Counting The Dollars In Technical Freedom

License Math Versus Electricity Math

Cloud bills masquerade as operating expenses but they often scale like compound interest once inference traffic rises. An on-prem cluster, in contrast, incurs a predictable capital cost that can be depreciated, plus power which is as negotiable as your facilities manager’s charisma allows. When you chart these curves the break-even point arrives sooner than many CFOs expect. Licenses that charge per million tokens read feel trivial at pilot stage and terrifying at production scale.

Owning the silicon flips the model: your marginal cost trends toward the local electricity rate, not the provider’s shareholder targets. Accounting loves straight lines more than roller coasters, and on-prem hardware draws a line as flat as a Kansas horizon. Savings can be reinvested in talent or more GPUs rather than evaporating in someone else’s growth report.

Negotiation Power As a Financial Asset

Once a team demonstrates that it can run core workloads on its own metal it gains leverage even when negotiating with cloud providers. Volume discounts appear faster, support tiers suddenly grow friendlier, and roadmap influence improves because the vendor senses a credible exit. This bargaining chip has hard dollar value. Finance departments routinely court multiple banks for the best terms; technology leaders should treat compute providers the same.

On-prem capability turns the conversation from please to perhaps. That single-word shift often translates into double-digit percentage reductions without a single packet ever leaving the building. Moreover, leadership can allocate risk across multiple vendors while maintaining a reliable fallback, a strategy auditors describe as resilience and shareholders view as fiscal prudence.
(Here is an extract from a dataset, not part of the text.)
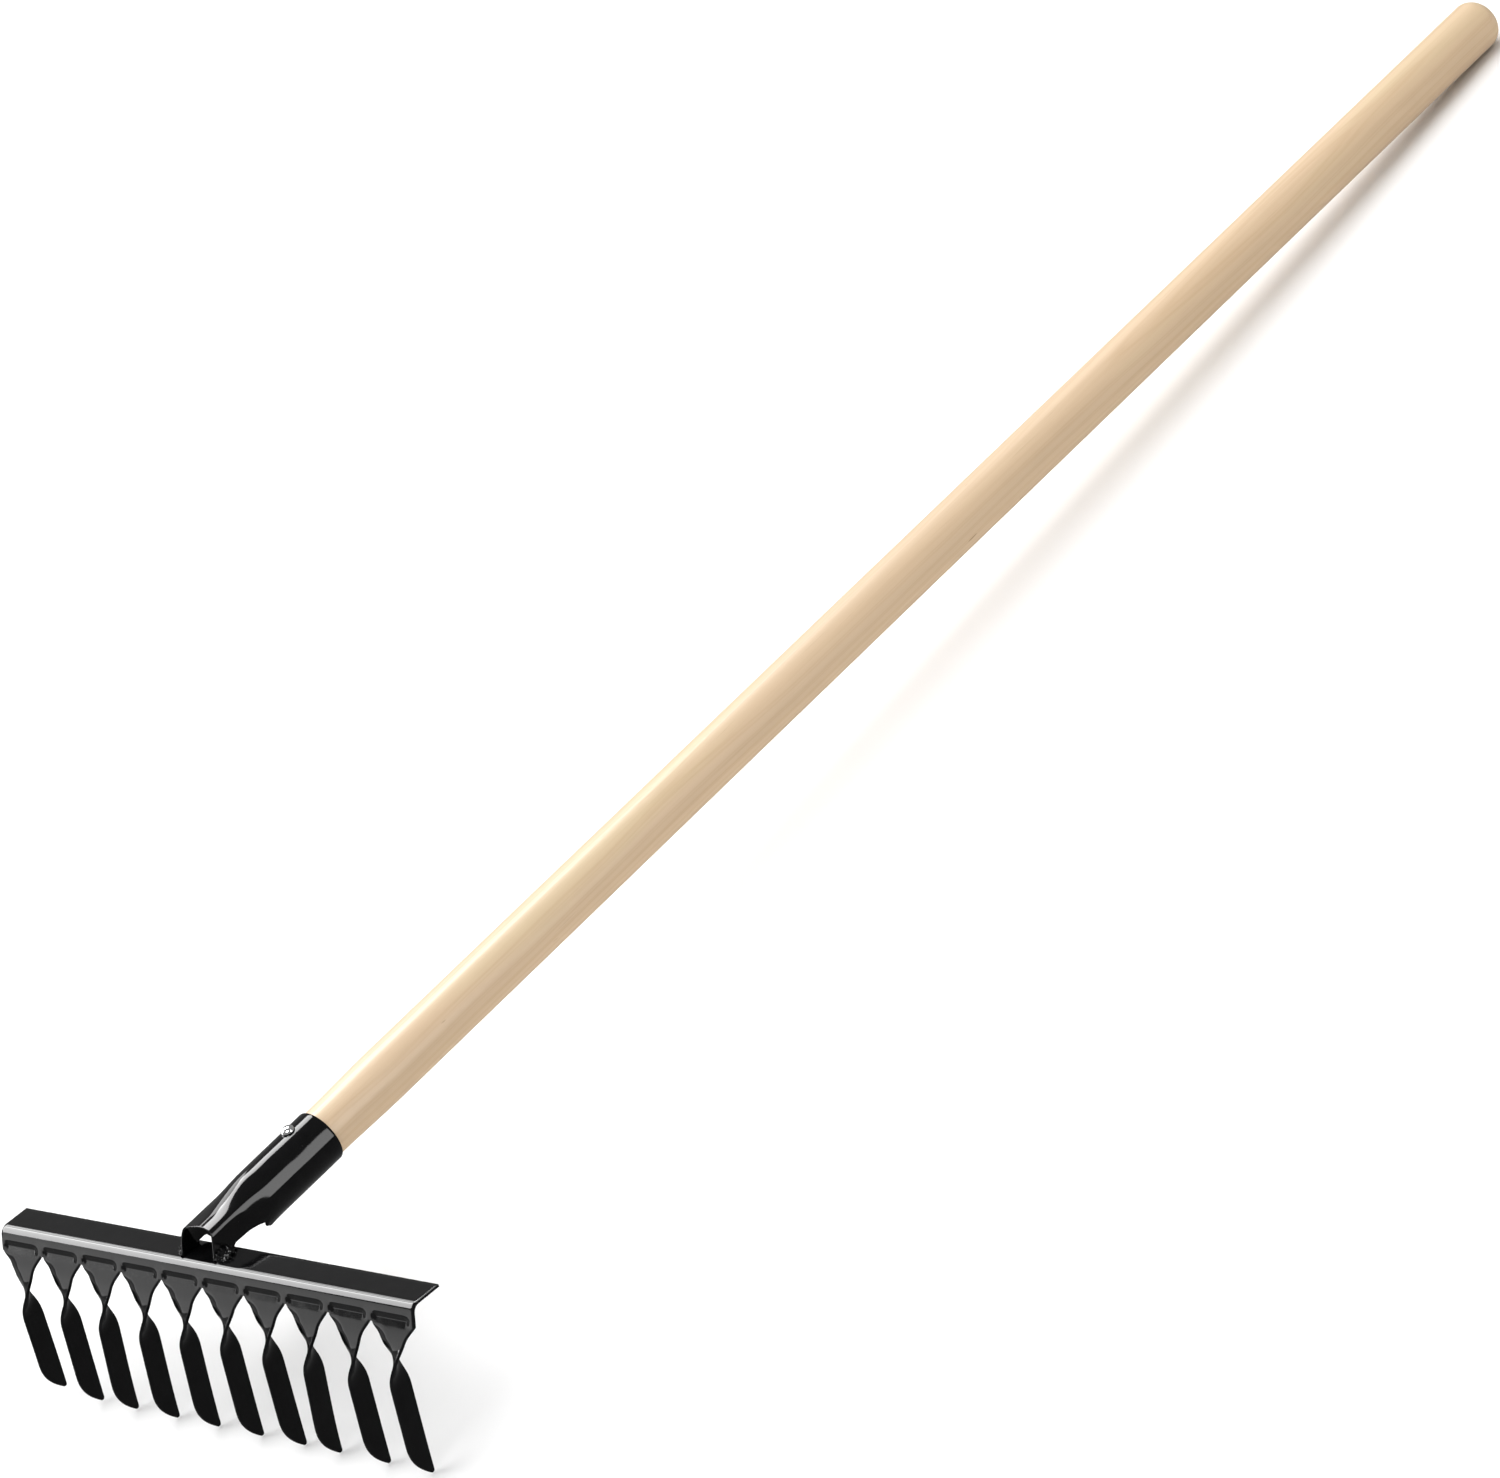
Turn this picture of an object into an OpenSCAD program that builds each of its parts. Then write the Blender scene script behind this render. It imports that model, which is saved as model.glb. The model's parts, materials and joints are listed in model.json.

Cloud Cost vs On-Prem Cost Over Time

Cloud deployment cost

On-prem deployment cost

Approximate break-even point

Example takeaway: Cloud looks cheaper at the start, but by around Month 18 the cumulative spend overtakes an on-prem setup. From there, the gap widens as token-driven cloud costs keep rising while owned infrastructure settles into a steadier power-and-operations profile.

Future-Proofing With Open Standards

Interoperability Across Model Formats

Open standards like ONNX, XLA, and Triton kernels function as the Esperanto of machine learning, letting weights travel between runtimes without picking up an accent. By insisting that every model export to at least one open format, teams guarantee future compatibility with accelerators not yet on the market and toolchains still cooking in Git repos. The result is architecture immune to fads and keeps procurement teams broadly smiling.

Community-Driven Innovation Beats Paywalls

An ecosystem that thrives on shared specifications attracts contributors who add features faster than any single vendor can. Bug fixes land in daylight, optimizations spread like gossip, and security researchers test every release because it affects their own stacks. With that crowd standing guard there is little need to wait for closed-door patch cycles. Innovation travels at the speed of pull requests, not quarterly earnings calls.

Conclusion

Vendor lock-in is rarely broken by bold mission statements alone. It crumbles under the steady weight of portable containers, open standards, and a finance team that chooses predictable power bills over opaque token surcharges. On-prem AI may sound retro at first blush, but in practice it delivers the freedom to iterate, the leverage to negotiate, and the compliance posture auditors crave.

Most of all it lets engineers hold the keys to their own kingdom once more. Technical liberty is not a slogan; it is a design choice that starts with racks you can touch and ends with possibilities no vendor contract could ever itemize. The door is unlocked. Walk through with confidence.